Repeat the whole listing exactly.

####################

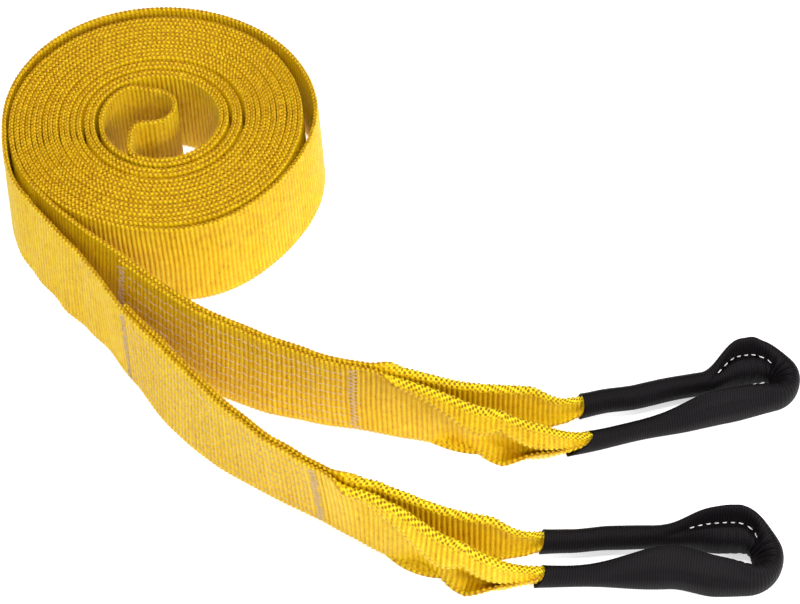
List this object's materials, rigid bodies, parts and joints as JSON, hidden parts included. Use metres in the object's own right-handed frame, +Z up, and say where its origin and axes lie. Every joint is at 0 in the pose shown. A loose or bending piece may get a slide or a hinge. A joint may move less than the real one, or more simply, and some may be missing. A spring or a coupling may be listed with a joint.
{
  "type": "tow strap",
  "caption": "Flat webbing tow strap, doubled and wound into a coil that stands on edge, with a sewn lap and a sleeved eye at each end.",
  "frame": {"origin": "middle of the strap's footprint, on the floor that the webbing's lower edge rests on", "axes": "+X along the eyes, away from the coil; +Y from the two ends towards the coil; +Z up along the coil's axis"},
  "size_m": [0.374, 0.3212, 0.0509],
  "materials": {
    "webbing": "yellow woven polyester webbing with cross ribs and a soft sheen",
    "sleeve": "black ribbed nylon sleeve, matt",
    "sewing_thread": "pale twisted polyester thread"
  },
  "bodies": {
    "root": {"webbing": "webbing", "upper_eye_sleeve": "sleeve", "lower_eye_sleeve": "sleeve"}
  },
  "joints": []
}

####################

## Reply
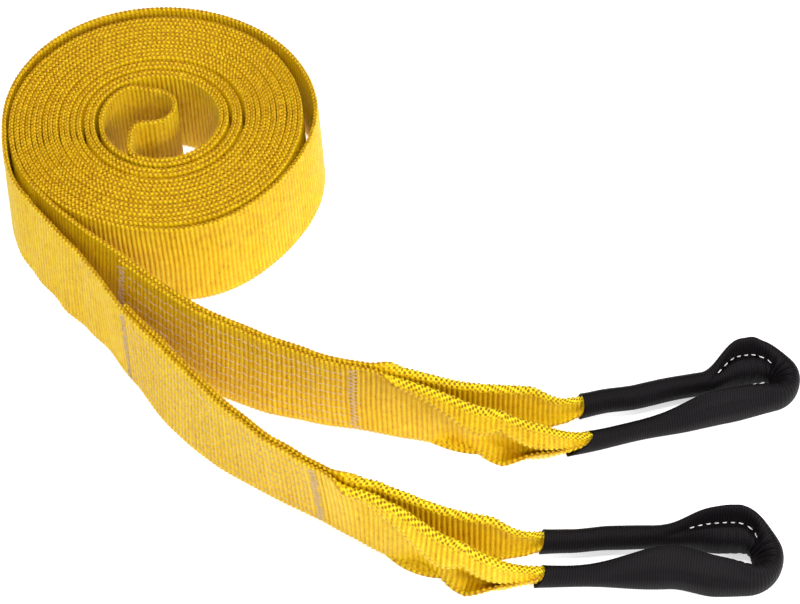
List this object's materials, rigid bodies, parts and joints as JSON, hidden parts included. Use metres in the object's own right-handed frame, +Z up, and say where its origin and axes lie. Every joint is at 0 in the pose shown. A loose or bending piece may get a slide or a hinge. A joint may move less than the real one, or more simply, and some may be missing. A spring or a coupling may be listed with a joint.
{
  "type": "tow strap",
  "caption": "Flat webbing tow strap, doubled and wound into a coil that stands on edge, with a sewn lap and a sleeved eye at each end.",
  "frame": {"origin": "middle of the strap's footprint, on the floor that the webbing's lower edge rests on", "axes": "+X along the eyes, away from the coil; +Y from the two ends towards the coil; +Z up along the coil's axis"},
  "size_m": [0.374, 0.3212, 0.0509],
  "materials": {
    "webbing": "yellow woven polyester webbing with cross ribs and a soft sheen",
    "sleeve": "black ribbed nylon sleeve, matt",
    "sewing_thread": "pale twisted polyester thread"
  },
  "bodies": {
    "root": {"webbing": "webbing", "upper_eye_sleeve": "sleeve", "lower_eye_sleeve": "sleeve"}
  },
  "joints": []
}